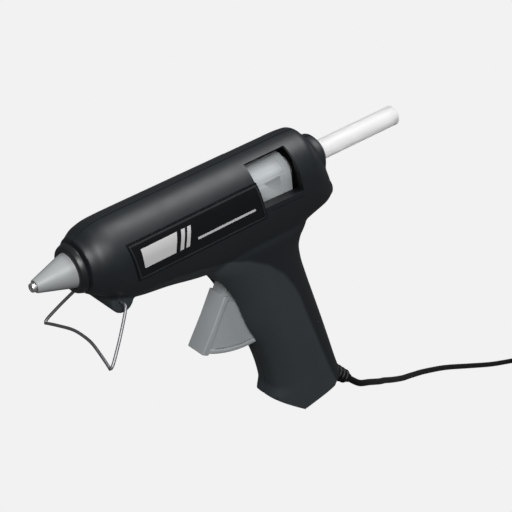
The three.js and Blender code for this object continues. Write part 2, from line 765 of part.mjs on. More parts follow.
CLAMP_POSTS.forEach((spot, i) => place(`clamp_screw_${i + 1}`, 'steel', clampScrew(spot)));
place('strain_relief', 'rubber', strainRelief());

// The gun is set down with its lowest point on the floor and its box centred on the origin.
gun.updateMatrixWorld(true);
const box = new THREE.Box3().setFromObject(gun, true);
gun.position.set(-(box.min.x + box.max.x) / 2, -(box.min.y + box.max.y) / 2, -box.min.z);
gun.updateMatrixWorld(true);

const glueGun = new THREE.Group();
glueGun.add(gun);
const [endX, endZ] = alongRelief(RELIEF_LENGTH);
const reliefEnd = new THREE.Vector3(endX, 0, endZ).applyMatrix4(gun.matrixWorld);
const reliefHeading = RELIEF_DIRECTION.clone().transformDirection(gun.matrixWorld);
place('cord', 'rubber', cordTube(cordRoute(reliefEnd, reliefHeading)), glueGun);
place('cord_coil', 'rubber', coilSolid(0), glueGun);
place('cord_tail', 'rubber', cordTail(), glueGun);
place('plug_body', 'rubber', plugBody(), glueGun);
place('plug_pin_1', 'steel', plugPin(-1), glueGun);
place('plug_pin_2', 'steel', plugPin(1), glueGun);

export default glueGun;
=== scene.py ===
# Looks for a hobby hot-melt glue gun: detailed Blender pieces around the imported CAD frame.
#
# The gun's own pieces are drawn in its "gun frame", in millimetres: x runs back from the nozzle
# tip along the barrel axis, z up from that axis, y towards the gun's right side. gun_matrix()
# takes them to the row's frame in metres. The free cord is drawn in the row's frame.
import json
import math

import bmesh
import bpy
import numpy as np
from mathutils import Matrix, Vector


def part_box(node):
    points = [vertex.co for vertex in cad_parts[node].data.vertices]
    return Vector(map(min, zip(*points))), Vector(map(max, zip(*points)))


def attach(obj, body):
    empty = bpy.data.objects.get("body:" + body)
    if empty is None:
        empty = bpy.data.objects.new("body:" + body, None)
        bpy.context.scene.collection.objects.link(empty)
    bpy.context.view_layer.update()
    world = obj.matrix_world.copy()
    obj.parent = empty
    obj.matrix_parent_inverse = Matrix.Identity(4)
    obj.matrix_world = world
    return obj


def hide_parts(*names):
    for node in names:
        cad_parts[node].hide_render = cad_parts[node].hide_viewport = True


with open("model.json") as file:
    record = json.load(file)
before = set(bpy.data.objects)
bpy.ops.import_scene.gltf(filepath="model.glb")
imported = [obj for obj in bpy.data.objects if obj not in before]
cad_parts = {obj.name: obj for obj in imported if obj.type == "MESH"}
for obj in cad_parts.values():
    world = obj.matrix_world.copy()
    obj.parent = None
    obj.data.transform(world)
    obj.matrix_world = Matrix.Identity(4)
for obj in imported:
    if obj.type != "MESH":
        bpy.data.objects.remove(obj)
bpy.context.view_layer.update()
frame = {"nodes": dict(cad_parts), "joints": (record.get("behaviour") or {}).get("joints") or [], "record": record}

MM = 0.001
JOINTS = {joint["name"]: joint for joint in frame["joints"]}

# ------------------------------------------------------------------ driving dimensions, mm
PIVOT = (132.0, -32.0)  # the trigger's hinge, x and z
STAND_PIVOT = (45, -23.7)
STAND_FOOT = (22.3, -47.2)
WIRE_RADIUS = 0.9
WALL = 2.4
CORD_RADIUS = 2.0
STICK_RADIUS = 5.75
STICK_START, STICK_END = 95, 250
RELIEF_ROOT = Vector((188, 0, -146))
RELIEF_HEADING = Vector((0.71, 0, -0.70)).normalized()
RELIEF_LENGTH = 22.5
DEGREE = math.radians(1)
TRIGGER_FRONT = 57.5 * DEGREE  # its front face, turned down about the hinge from straight ahead
TRIGGER_BACK = 100 * DEGREE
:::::
Print exactly the lines from the one containing "on the origin." to the one containing "bpy.context.scene.collection.objects.link(empty)", both included, and nothing else.

// The gun is set down with its lowest point on the floor and its box centred on the origin.
gun.updateMatrixWorld(true);
const box = new THREE.Box3().setFromObject(gun, true);
gun.position.set(-(box.min.x + box.max.x) / 2, -(box.min.y + box.max.y) / 2, -box.min.z);
gun.updateMatrixWorld(true);

const glueGun = new THREE.Group();
glueGun.add(gun);
const [endX, endZ] = alongRelief(RELIEF_LENGTH);
const reliefEnd = new THREE.Vector3(endX, 0, endZ).applyMatrix4(gun.matrixWorld);
const reliefHeading = RELIEF_DIRECTION.clone().transformDirection(gun.matrixWorld);
place('cord', 'rubber', cordTube(cordRoute(reliefEnd, reliefHeading)), glueGun);
place('cord_coil', 'rubber', coilSolid(0), glueGun);
place('cord_tail', 'rubber', cordTail(), glueGun);
place('plug_body', 'rubber', plugBody(), glueGun);
place('plug_pin_1', 'steel', plugPin(-1), glueGun);
place('plug_pin_2', 'steel', plugPin(1), glueGun);

export default glueGun;
=== scene.py ===
# Looks for a hobby hot-melt glue gun: detailed Blender pieces around the imported CAD frame.
#
# The gun's own pieces are drawn in its "gun frame", in millimetres: x runs back from the nozzle
# tip along the barrel axis, z up from that axis, y towards the gun's right side. gun_matrix()
# takes them to the row's frame in metres. The free cord is drawn in the row's frame.
import json
import math

import bmesh
import bpy
import numpy as np
from mathutils import Matrix, Vector


def part_box(node):
    points = [vertex.co for vertex in cad_parts[node].data.vertices]
    return Vector(map(min, zip(*points))), Vector(map(max, zip(*points)))


def attach(obj, body):
    empty = bpy.data.objects.get("body:" + body)
    if empty is None:
        empty = bpy.data.objects.new("body:" + body, None)
        bpy.context.scene.collection.objects.link(empty)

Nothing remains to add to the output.